What the task asks:
Below is a set of records. Repeat all of them exactly.

= = =

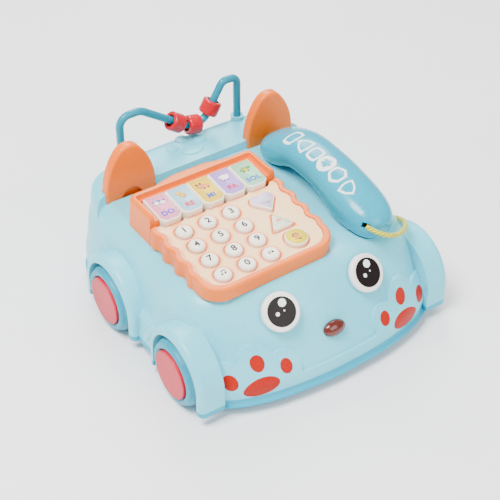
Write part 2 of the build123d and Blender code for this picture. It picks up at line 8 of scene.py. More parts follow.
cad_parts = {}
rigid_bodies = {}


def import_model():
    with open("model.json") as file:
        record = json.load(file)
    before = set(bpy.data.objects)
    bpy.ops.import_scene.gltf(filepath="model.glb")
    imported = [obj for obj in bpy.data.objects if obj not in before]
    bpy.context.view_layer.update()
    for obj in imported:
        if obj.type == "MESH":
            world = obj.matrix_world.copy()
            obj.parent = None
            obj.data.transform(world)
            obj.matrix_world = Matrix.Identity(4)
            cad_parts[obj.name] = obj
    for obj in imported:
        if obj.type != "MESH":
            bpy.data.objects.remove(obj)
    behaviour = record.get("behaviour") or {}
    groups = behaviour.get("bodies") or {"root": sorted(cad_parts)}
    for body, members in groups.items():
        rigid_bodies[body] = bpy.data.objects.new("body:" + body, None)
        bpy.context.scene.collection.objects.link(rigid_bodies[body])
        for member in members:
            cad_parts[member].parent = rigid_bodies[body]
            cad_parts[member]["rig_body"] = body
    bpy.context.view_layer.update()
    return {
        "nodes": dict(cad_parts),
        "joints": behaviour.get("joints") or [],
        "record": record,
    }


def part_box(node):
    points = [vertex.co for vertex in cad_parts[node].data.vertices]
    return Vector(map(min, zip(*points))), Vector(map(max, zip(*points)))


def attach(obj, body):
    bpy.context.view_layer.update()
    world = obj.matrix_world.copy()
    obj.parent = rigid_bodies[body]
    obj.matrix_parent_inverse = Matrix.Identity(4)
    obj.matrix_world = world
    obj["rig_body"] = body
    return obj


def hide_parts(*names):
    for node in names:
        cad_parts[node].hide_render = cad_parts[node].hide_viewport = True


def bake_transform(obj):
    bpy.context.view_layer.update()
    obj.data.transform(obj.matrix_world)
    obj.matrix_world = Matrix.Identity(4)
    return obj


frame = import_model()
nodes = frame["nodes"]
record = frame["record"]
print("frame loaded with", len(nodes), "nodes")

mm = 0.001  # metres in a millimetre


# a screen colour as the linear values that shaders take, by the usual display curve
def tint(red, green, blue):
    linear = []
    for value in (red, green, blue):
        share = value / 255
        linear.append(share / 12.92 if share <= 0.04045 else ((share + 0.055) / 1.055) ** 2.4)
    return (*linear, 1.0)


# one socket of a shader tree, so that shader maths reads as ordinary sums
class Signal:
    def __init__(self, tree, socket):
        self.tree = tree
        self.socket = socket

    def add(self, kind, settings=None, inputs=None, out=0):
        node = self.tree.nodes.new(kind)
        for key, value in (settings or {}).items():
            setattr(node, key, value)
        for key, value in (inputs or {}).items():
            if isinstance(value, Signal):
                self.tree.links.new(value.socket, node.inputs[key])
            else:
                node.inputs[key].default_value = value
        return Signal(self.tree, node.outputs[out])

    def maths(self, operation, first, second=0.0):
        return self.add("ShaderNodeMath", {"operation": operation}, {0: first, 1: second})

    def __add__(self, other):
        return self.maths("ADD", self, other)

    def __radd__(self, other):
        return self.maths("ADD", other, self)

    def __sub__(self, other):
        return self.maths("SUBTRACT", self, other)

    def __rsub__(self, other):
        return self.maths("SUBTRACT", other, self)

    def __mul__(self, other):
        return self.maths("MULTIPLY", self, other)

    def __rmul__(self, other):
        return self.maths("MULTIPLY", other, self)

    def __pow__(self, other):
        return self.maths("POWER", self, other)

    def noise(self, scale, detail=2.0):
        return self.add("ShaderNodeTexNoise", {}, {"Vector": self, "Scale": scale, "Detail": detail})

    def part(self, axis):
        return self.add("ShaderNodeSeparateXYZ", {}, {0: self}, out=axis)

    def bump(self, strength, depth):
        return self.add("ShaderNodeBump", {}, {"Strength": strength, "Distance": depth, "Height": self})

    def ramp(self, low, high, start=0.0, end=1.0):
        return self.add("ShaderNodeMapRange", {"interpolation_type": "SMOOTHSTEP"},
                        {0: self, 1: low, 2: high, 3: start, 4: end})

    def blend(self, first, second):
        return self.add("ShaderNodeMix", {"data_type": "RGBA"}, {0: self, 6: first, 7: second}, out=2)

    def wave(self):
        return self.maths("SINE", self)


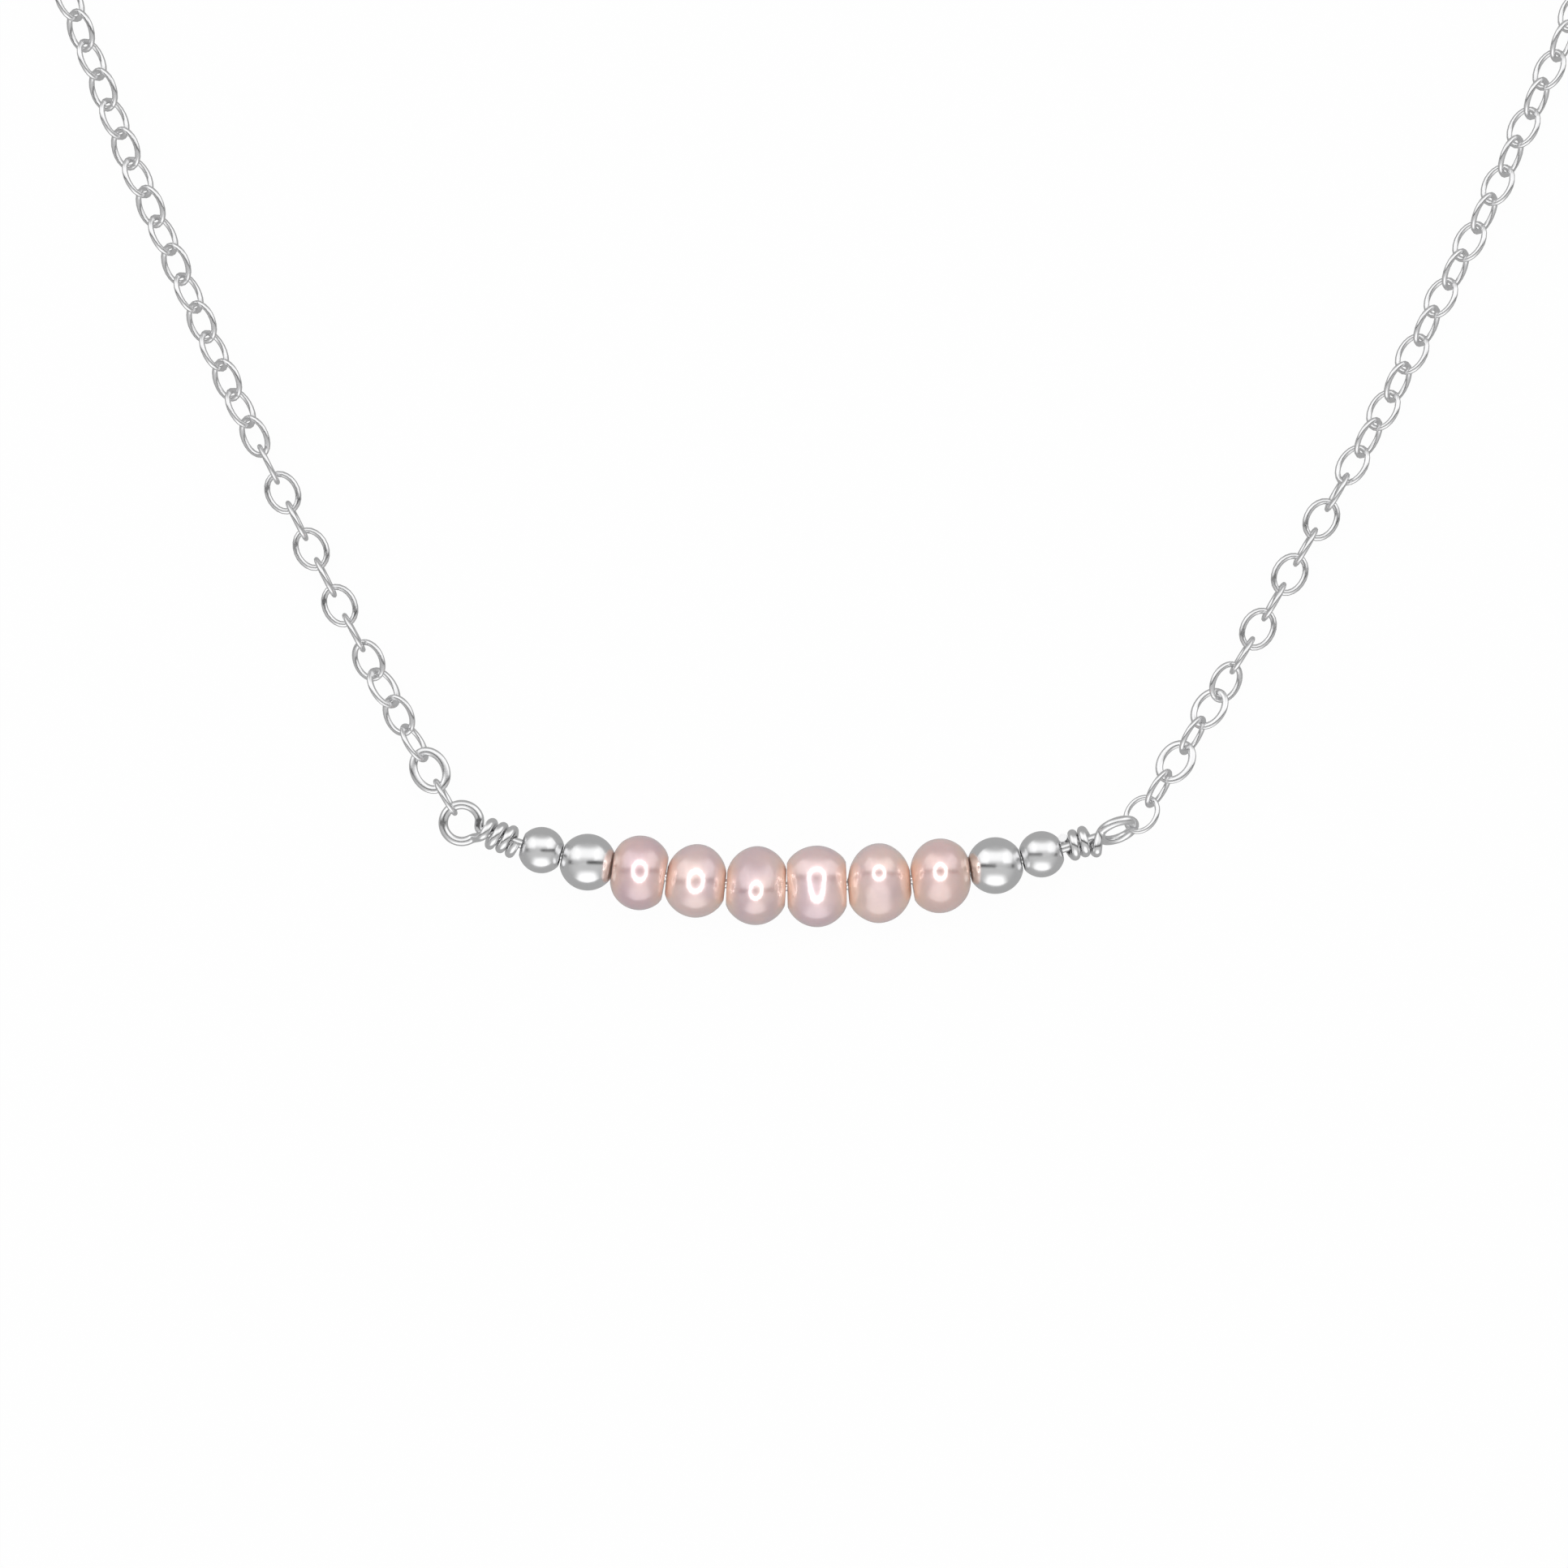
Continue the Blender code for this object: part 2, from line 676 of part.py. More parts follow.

= = =

Full response:
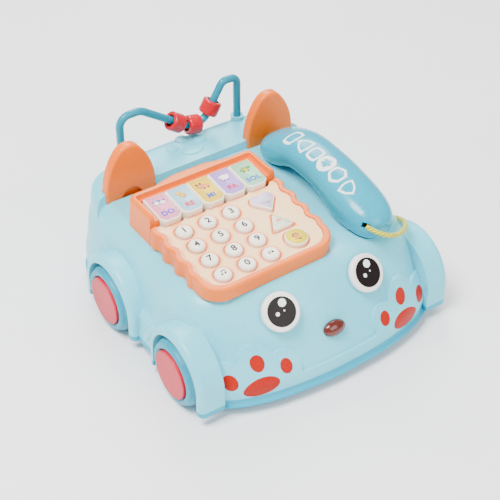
Write part 2 of the build123d and Blender code for this picture. It picks up at line 8 of scene.py. More parts follow.
cad_parts = {}
rigid_bodies = {}


def import_model():
    with open("model.json") as file:
        record = json.load(file)
    before = set(bpy.data.objects)
    bpy.ops.import_scene.gltf(filepath="model.glb")
    imported = [obj for obj in bpy.data.objects if obj not in before]
    bpy.context.view_layer.update()
    for obj in imported:
        if obj.type == "MESH":
            world = obj.matrix_world.copy()
            obj.parent = None
            obj.data.transform(world)
            obj.matrix_world = Matrix.Identity(4)
            cad_parts[obj.name] = obj
    for obj in imported:
        if obj.type != "MESH":
            bpy.data.objects.remove(obj)
    behaviour = record.get("behaviour") or {}
    groups = behaviour.get("bodies") or {"root": sorted(cad_parts)}
    for body, members in groups.items():
        rigid_bodies[body] = bpy.data.objects.new("body:" + body, None)
        bpy.context.scene.collection.objects.link(rigid_bodies[body])
        for member in members:
            cad_parts[member].parent = rigid_bodies[body]
            cad_parts[member]["rig_body"] = body
    bpy.context.view_layer.update()
    return {
        "nodes": dict(cad_parts),
        "joints": behaviour.get("joints") or [],
        "record": record,
    }


def part_box(node):
    points = [vertex.co for vertex in cad_parts[node].data.vertices]
    return Vector(map(min, zip(*points))), Vector(map(max, zip(*points)))


def attach(obj, body):
    bpy.context.view_layer.update()
    world = obj.matrix_world.copy()
    obj.parent = rigid_bodies[body]
    obj.matrix_parent_inverse = Matrix.Identity(4)
    obj.matrix_world = world
    obj["rig_body"] = body
    return obj


def hide_parts(*names):
    for node in names:
        cad_parts[node].hide_render = cad_parts[node].hide_viewport = True


def bake_transform(obj):
    bpy.context.view_layer.update()
    obj.data.transform(obj.matrix_world)
    obj.matrix_world = Matrix.Identity(4)
    return obj


frame = import_model()
nodes = frame["nodes"]
record = frame["record"]
print("frame loaded with", len(nodes), "nodes")

mm = 0.001  # metres in a millimetre


# a screen colour as the linear values that shaders take, by the usual display curve
def tint(red, green, blue):
    linear = []
    for value in (red, green, blue):
        share = value / 255
        linear.append(share / 12.92 if share <= 0.04045 else ((share + 0.055) / 1.055) ** 2.4)
    return (*linear, 1.0)


# one socket of a shader tree, so that shader maths reads as ordinary sums
class Signal:
    def __init__(self, tree, socket):
        self.tree = tree
        self.socket = socket

    def add(self, kind, settings=None, inputs=None, out=0):
        node = self.tree.nodes.new(kind)
        for key, value in (settings or {}).items():
            setattr(node, key, value)
        for key, value in (inputs or {}).items():
            if isinstance(value, Signal):
                self.tree.links.new(value.socket, node.inputs[key])
            else:
                node.inputs[key].default_value = value
        return Signal(self.tree, node.outputs[out])

    def maths(self, operation, first, second=0.0):
        return self.add("ShaderNodeMath", {"operation": operation}, {0: first, 1: second})

    def __add__(self, other):
        return self.maths("ADD", self, other)

    def __radd__(self, other):
        return self.maths("ADD", other, self)

    def __sub__(self, other):
        return self.maths("SUBTRACT", self, other)

    def __rsub__(self, other):
        return self.maths("SUBTRACT", other, self)

    def __mul__(self, other):
        return self.maths("MULTIPLY", self, other)

    def __rmul__(self, other):
        return self.maths("MULTIPLY", other, self)

    def __pow__(self, other):
        return self.maths("POWER", self, other)

    def noise(self, scale, detail=2.0):
        return self.add("ShaderNodeTexNoise", {}, {"Vector": self, "Scale": scale, "Detail": detail})

    def part(self, axis):
        return self.add("ShaderNodeSeparateXYZ", {}, {0: self}, out=axis)

    def bump(self, strength, depth):
        return self.add("ShaderNodeBump", {}, {"Strength": strength, "Distance": depth, "Height": self})

    def ramp(self, low, high, start=0.0, end=1.0):
        return self.add("ShaderNodeMapRange", {"interpolation_type": "SMOOTHSTEP"},
                        {0: self, 1: low, 2: high, 3: start, 4: end})

    def blend(self, first, second):
        return self.add("ShaderNodeMix", {"data_type": "RGBA"}, {0: self, 6: first, 7: second}, out=2)

    def wave(self):
        return self.maths("SINE", self)


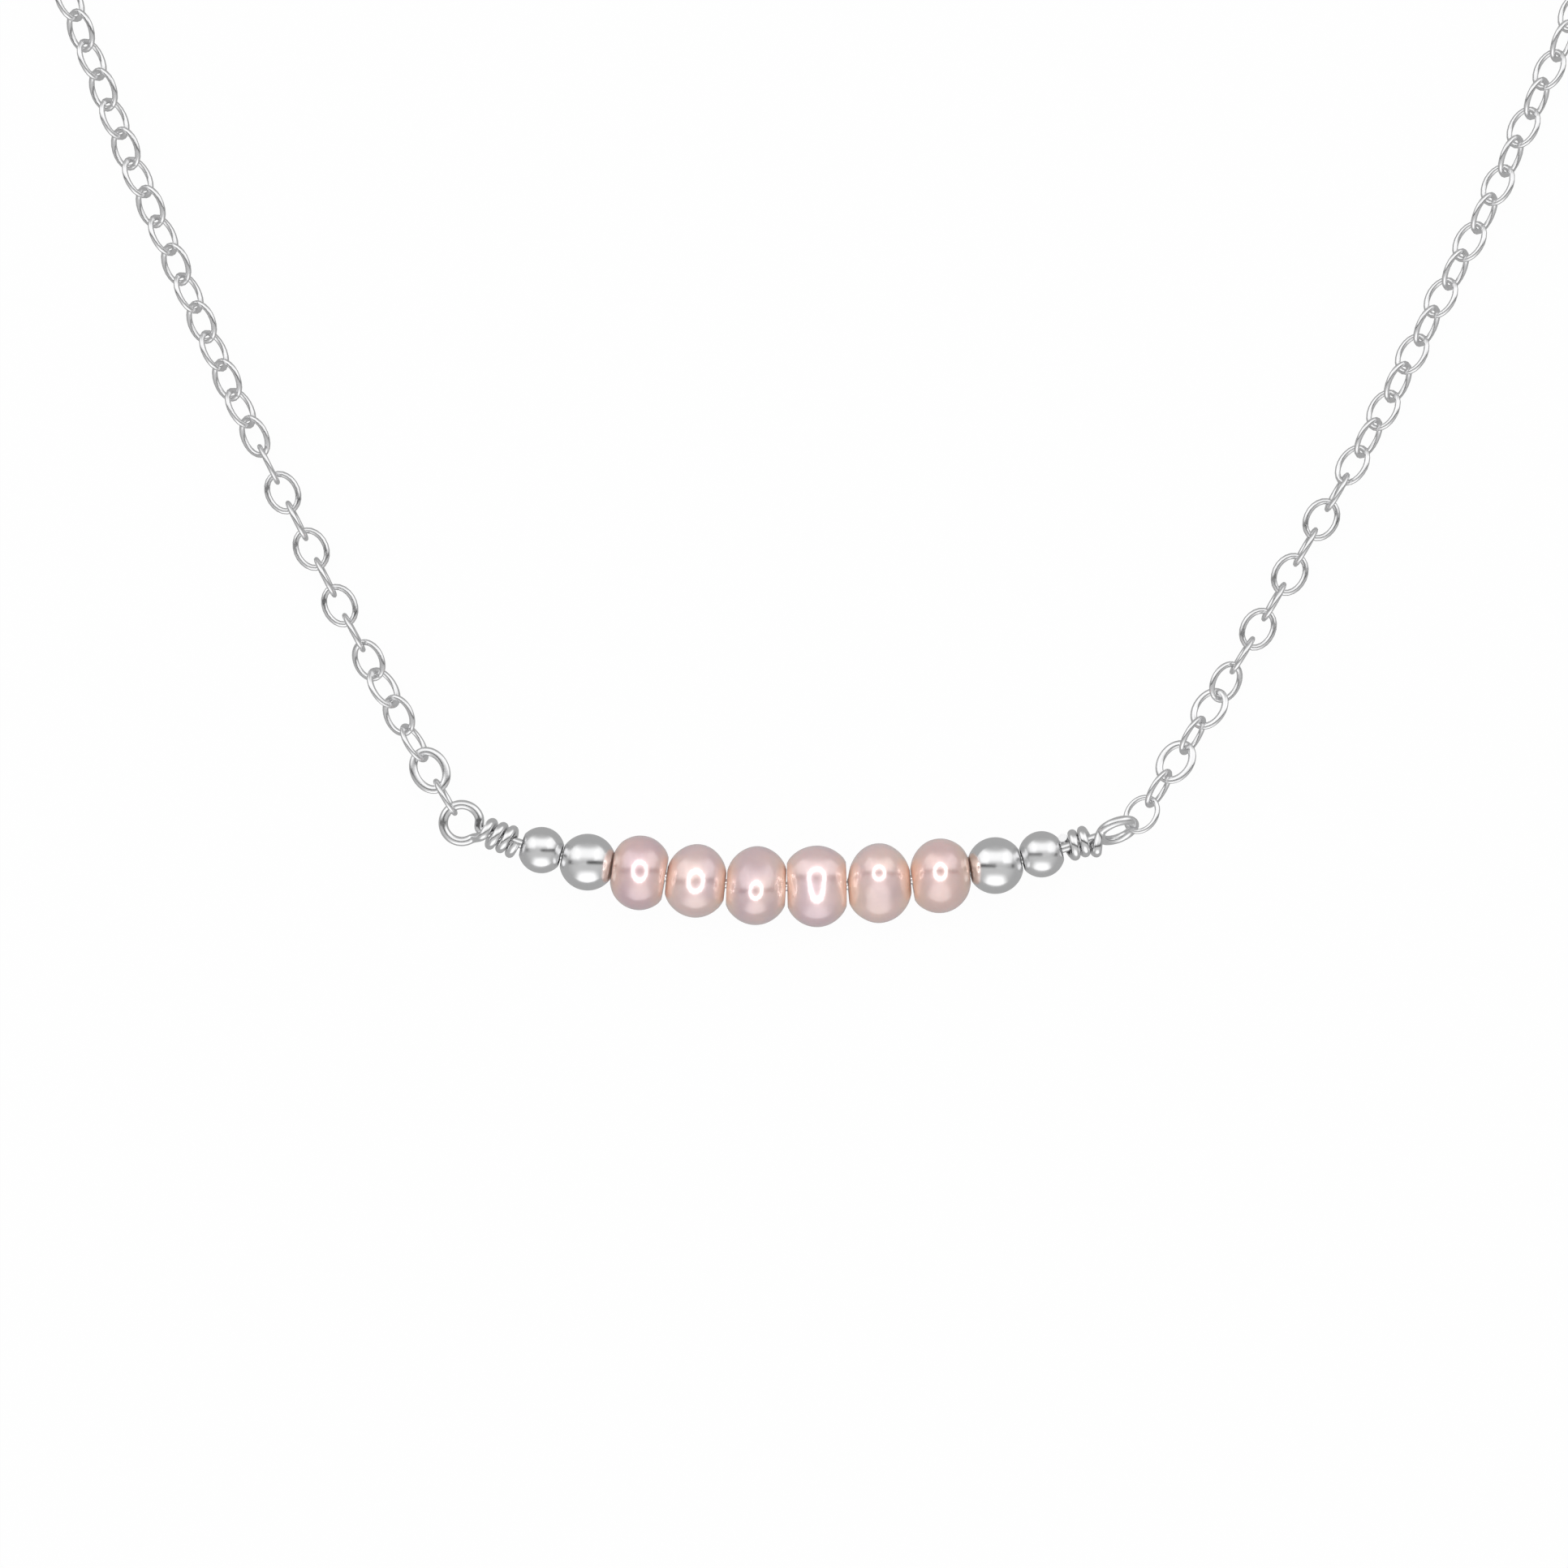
Continue the Blender code for this object: part 2, from line 676 of part.py. More parts follow.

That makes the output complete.